## What needs to be done
Return the listing below word for word.

## Records for this task
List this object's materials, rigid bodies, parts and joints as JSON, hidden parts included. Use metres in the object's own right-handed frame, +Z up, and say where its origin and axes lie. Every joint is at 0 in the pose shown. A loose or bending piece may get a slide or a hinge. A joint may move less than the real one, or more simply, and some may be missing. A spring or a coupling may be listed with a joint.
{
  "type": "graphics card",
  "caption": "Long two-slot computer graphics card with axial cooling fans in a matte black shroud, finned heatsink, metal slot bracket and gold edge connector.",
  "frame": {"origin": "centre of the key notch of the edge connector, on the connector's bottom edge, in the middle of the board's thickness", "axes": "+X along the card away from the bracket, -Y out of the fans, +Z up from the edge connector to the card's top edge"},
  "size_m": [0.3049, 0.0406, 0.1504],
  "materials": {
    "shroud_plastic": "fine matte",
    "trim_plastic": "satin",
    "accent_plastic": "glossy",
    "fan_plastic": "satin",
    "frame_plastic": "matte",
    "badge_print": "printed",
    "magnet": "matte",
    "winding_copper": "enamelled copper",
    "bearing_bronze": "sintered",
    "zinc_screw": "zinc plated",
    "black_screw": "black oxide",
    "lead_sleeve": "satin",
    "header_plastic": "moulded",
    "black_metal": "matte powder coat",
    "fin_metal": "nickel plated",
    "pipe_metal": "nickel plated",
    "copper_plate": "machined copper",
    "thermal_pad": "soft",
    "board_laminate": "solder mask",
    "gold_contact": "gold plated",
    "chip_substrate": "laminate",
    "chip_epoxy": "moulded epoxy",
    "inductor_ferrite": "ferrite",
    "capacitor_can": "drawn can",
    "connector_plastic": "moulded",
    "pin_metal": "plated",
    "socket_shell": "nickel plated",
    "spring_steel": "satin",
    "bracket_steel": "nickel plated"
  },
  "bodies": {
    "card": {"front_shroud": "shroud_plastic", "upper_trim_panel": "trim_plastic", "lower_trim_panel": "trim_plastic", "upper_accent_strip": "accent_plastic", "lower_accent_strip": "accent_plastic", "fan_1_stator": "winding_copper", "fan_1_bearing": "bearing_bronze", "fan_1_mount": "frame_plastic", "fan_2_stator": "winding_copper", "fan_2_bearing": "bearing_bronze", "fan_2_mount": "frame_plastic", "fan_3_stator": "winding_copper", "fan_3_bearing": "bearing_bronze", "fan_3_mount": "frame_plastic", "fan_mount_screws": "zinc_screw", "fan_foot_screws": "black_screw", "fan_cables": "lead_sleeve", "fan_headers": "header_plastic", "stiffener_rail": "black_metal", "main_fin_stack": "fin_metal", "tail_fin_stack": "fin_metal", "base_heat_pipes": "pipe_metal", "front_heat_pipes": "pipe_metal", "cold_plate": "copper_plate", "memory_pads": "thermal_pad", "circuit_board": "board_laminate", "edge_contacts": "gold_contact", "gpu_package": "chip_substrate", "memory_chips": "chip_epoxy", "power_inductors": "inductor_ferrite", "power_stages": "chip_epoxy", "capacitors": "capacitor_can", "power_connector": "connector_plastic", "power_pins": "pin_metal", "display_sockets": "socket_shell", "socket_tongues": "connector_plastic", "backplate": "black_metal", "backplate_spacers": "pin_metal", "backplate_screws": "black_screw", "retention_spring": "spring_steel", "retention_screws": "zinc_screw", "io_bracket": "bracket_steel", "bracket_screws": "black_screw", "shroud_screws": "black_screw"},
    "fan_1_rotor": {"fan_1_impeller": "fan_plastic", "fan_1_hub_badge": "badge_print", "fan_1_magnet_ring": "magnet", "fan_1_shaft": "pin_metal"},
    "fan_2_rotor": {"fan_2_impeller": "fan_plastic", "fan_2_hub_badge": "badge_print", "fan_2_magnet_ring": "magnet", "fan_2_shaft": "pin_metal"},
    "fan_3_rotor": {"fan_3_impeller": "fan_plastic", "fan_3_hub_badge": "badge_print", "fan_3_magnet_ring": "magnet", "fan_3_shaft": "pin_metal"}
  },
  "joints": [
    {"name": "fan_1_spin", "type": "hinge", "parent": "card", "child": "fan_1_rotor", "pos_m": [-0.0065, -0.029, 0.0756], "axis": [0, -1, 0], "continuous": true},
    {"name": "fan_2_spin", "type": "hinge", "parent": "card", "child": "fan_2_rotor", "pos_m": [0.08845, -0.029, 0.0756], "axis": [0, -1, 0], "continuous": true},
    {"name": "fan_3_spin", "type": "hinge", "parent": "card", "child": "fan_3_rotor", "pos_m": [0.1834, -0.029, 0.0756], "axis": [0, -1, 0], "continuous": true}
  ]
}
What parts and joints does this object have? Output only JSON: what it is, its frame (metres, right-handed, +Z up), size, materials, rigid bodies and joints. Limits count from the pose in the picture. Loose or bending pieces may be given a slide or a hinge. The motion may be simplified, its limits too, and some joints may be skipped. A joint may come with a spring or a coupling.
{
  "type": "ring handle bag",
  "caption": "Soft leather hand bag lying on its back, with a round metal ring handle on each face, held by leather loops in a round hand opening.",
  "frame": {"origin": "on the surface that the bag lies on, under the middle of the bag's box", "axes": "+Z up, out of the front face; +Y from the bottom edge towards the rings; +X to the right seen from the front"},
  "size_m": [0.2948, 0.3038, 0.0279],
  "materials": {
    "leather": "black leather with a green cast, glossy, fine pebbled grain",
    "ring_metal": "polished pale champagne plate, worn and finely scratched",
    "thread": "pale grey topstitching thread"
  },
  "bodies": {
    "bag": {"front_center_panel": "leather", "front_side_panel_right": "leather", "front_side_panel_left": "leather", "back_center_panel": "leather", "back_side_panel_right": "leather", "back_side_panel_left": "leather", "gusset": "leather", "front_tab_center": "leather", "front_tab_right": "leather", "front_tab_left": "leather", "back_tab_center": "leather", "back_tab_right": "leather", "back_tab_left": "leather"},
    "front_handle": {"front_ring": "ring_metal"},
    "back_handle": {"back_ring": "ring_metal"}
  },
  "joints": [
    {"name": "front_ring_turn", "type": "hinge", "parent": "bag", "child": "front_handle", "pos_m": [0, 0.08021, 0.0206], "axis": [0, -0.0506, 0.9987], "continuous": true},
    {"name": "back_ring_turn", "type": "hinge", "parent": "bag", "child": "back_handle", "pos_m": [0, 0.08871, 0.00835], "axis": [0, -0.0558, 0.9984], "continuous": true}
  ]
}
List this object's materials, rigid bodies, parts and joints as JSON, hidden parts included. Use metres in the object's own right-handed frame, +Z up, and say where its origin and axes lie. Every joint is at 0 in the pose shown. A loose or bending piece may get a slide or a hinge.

## Solution below
List this object's materials, rigid bodies, parts and joints as JSON, hidden parts included. Use metres in the object's own right-handed frame, +Z up, and say where its origin and axes lie. Every joint is at 0 in the pose shown. A loose or bending piece may get a slide or a hinge. A joint may move less than the real one, or more simply, and some may be missing. A spring or a coupling may be listed with a joint.
{
  "type": "graphics card",
  "caption": "Long two-slot computer graphics card with axial cooling fans in a matte black shroud, finned heatsink, metal slot bracket and gold edge connector.",
  "frame": {"origin": "centre of the key notch of the edge connector, on the connector's bottom edge, in the middle of the board's thickness", "axes": "+X along the card away from the bracket, -Y out of the fans, +Z up from the edge connector to the card's top edge"},
  "size_m": [0.3049, 0.0406, 0.1504],
  "materials": {
    "shroud_plastic": "fine matte",
    "trim_plastic": "satin",
    "accent_plastic": "glossy",
    "fan_plastic": "satin",
    "frame_plastic": "matte",
    "badge_print": "printed",
    "magnet": "matte",
    "winding_copper": "enamelled copper",
    "bearing_bronze": "sintered",
    "zinc_screw": "zinc plated",
    "black_screw": "black oxide",
    "lead_sleeve": "satin",
    "header_plastic": "moulded",
    "black_metal": "matte powder coat",
    "fin_metal": "nickel plated",
    "pipe_metal": "nickel plated",
    "copper_plate": "machined copper",
    "thermal_pad": "soft",
    "board_laminate": "solder mask",
    "gold_contact": "gold plated",
    "chip_substrate": "laminate",
    "chip_epoxy": "moulded epoxy",
    "inductor_ferrite": "ferrite",
    "capacitor_can": "drawn can",
    "connector_plastic": "moulded",
    "pin_metal": "plated",
    "socket_shell": "nickel plated",
    "spring_steel": "satin",
    "bracket_steel": "nickel plated"
  },
  "bodies": {
    "card": {"front_shroud": "shroud_plastic", "upper_trim_panel": "trim_plastic", "lower_trim_panel": "trim_plastic", "upper_accent_strip": "accent_plastic", "lower_accent_strip": "accent_plastic", "fan_1_stator": "winding_copper", "fan_1_bearing": "bearing_bronze", "fan_1_mount": "frame_plastic", "fan_2_stator": "winding_copper", "fan_2_bearing": "bearing_bronze", "fan_2_mount": "frame_plastic", "fan_3_stator": "winding_copper", "fan_3_bearing": "bearing_bronze", "fan_3_mount": "frame_plastic", "fan_mount_screws": "zinc_screw", "fan_foot_screws": "black_screw", "fan_cables": "lead_sleeve", "fan_headers": "header_plastic", "stiffener_rail": "black_metal", "main_fin_stack": "fin_metal", "tail_fin_stack": "fin_metal", "base_heat_pipes": "pipe_metal", "front_heat_pipes": "pipe_metal", "cold_plate": "copper_plate", "memory_pads": "thermal_pad", "circuit_board": "board_laminate", "edge_contacts": "gold_contact", "gpu_package": "chip_substrate", "memory_chips": "chip_epoxy", "power_inductors": "inductor_ferrite", "power_stages": "chip_epoxy", "capacitors": "capacitor_can", "power_connector": "connector_plastic", "power_pins": "pin_metal", "display_sockets": "socket_shell", "socket_tongues": "connector_plastic", "backplate": "black_metal", "backplate_spacers": "pin_metal", "backplate_screws": "black_screw", "retention_spring": "spring_steel", "retention_screws": "zinc_screw", "io_bracket": "bracket_steel", "bracket_screws": "black_screw", "shroud_screws": "black_screw"},
    "fan_1_rotor": {"fan_1_impeller": "fan_plastic", "fan_1_hub_badge": "badge_print", "fan_1_magnet_ring": "magnet", "fan_1_shaft": "pin_metal"},
    "fan_2_rotor": {"fan_2_impeller": "fan_plastic", "fan_2_hub_badge": "badge_print", "fan_2_magnet_ring": "magnet", "fan_2_shaft": "pin_metal"},
    "fan_3_rotor": {"fan_3_impeller": "fan_plastic", "fan_3_hub_badge": "badge_print", "fan_3_magnet_ring": "magnet", "fan_3_shaft": "pin_metal"}
  },
  "joints": [
    {"name": "fan_1_spin", "type": "hinge", "parent": "card", "child": "fan_1_rotor", "pos_m": [-0.0065, -0.029, 0.0756], "axis": [0, -1, 0], "continuous": true},
    {"name": "fan_2_spin", "type": "hinge", "parent": "card", "child": "fan_2_rotor", "pos_m": [0.08845, -0.029, 0.0756], "axis": [0, -1, 0], "continuous": true},
    {"name": "fan_3_spin", "type": "hinge", "parent": "card", "child": "fan_3_rotor", "pos_m": [0.1834, -0.029, 0.0756], "axis": [0, -1, 0], "continuous": true}
  ]
}
What parts and joints does this object have? Output only JSON: what it is, its frame (metres, right-handed, +Z up), size, materials, rigid bodies and joints. Limits count from the pose in the picture. Loose or bending pieces may be given a slide or a hinge. The motion may be simplified, its limits too, and some joints may be skipped. A joint may come with a spring or a coupling.
{
  "type": "ring handle bag",
  "caption": "Soft leather hand bag lying on its back, with a round metal ring handle on each face, held by leather loops in a round hand opening.",
  "frame": {"origin": "on the surface that the bag lies on, under the middle of the bag's box", "axes": "+Z up, out of the front face; +Y from the bottom edge towards the rings; +X to the right seen from the front"},
  "size_m": [0.2948, 0.3038, 0.0279],
  "materials": {
    "leather": "black leather with a green cast, glossy, fine pebbled grain",
    "ring_metal": "polished pale champagne plate, worn and finely scratched",
    "thread": "pale grey topstitching thread"
  },
  "bodies": {
    "bag": {"front_center_panel": "leather", "front_side_panel_right": "leather", "front_side_panel_left": "leather", "back_center_panel": "leather", "back_side_panel_right": "leather", "back_side_panel_left": "leather", "gusset": "leather", "front_tab_center": "leather", "front_tab_right": "leather", "front_tab_left": "leather", "back_tab_center": "leather", "back_tab_right": "leather", "back_tab_left": "leather"},
    "front_handle": {"front_ring": "ring_metal"},
    "back_handle": {"back_ring": "ring_metal"}
  },
  "joints": [
    {"name": "front_ring_turn", "type": "hinge", "parent": "bag", "child": "front_handle", "pos_m": [0, 0.08021, 0.0206], "axis": [0, -0.0506, 0.9987], "continuous": true},
    {"name": "back_ring_turn", "type": "hinge", "parent": "bag", "child": "back_handle", "pos_m": [0, 0.08871, 0.00835], "axis": [0, -0.0558, 0.9984], "continuous": true}
  ]
}
List this object's materials, rigid bodies, parts and joints as JSON, hidden parts included. Use metres in the object's own right-handed frame, +Z up, and say where its origin and axes lie. Every joint is at 0 in the pose shown. A loose or bending piece may get a slide or a hinge.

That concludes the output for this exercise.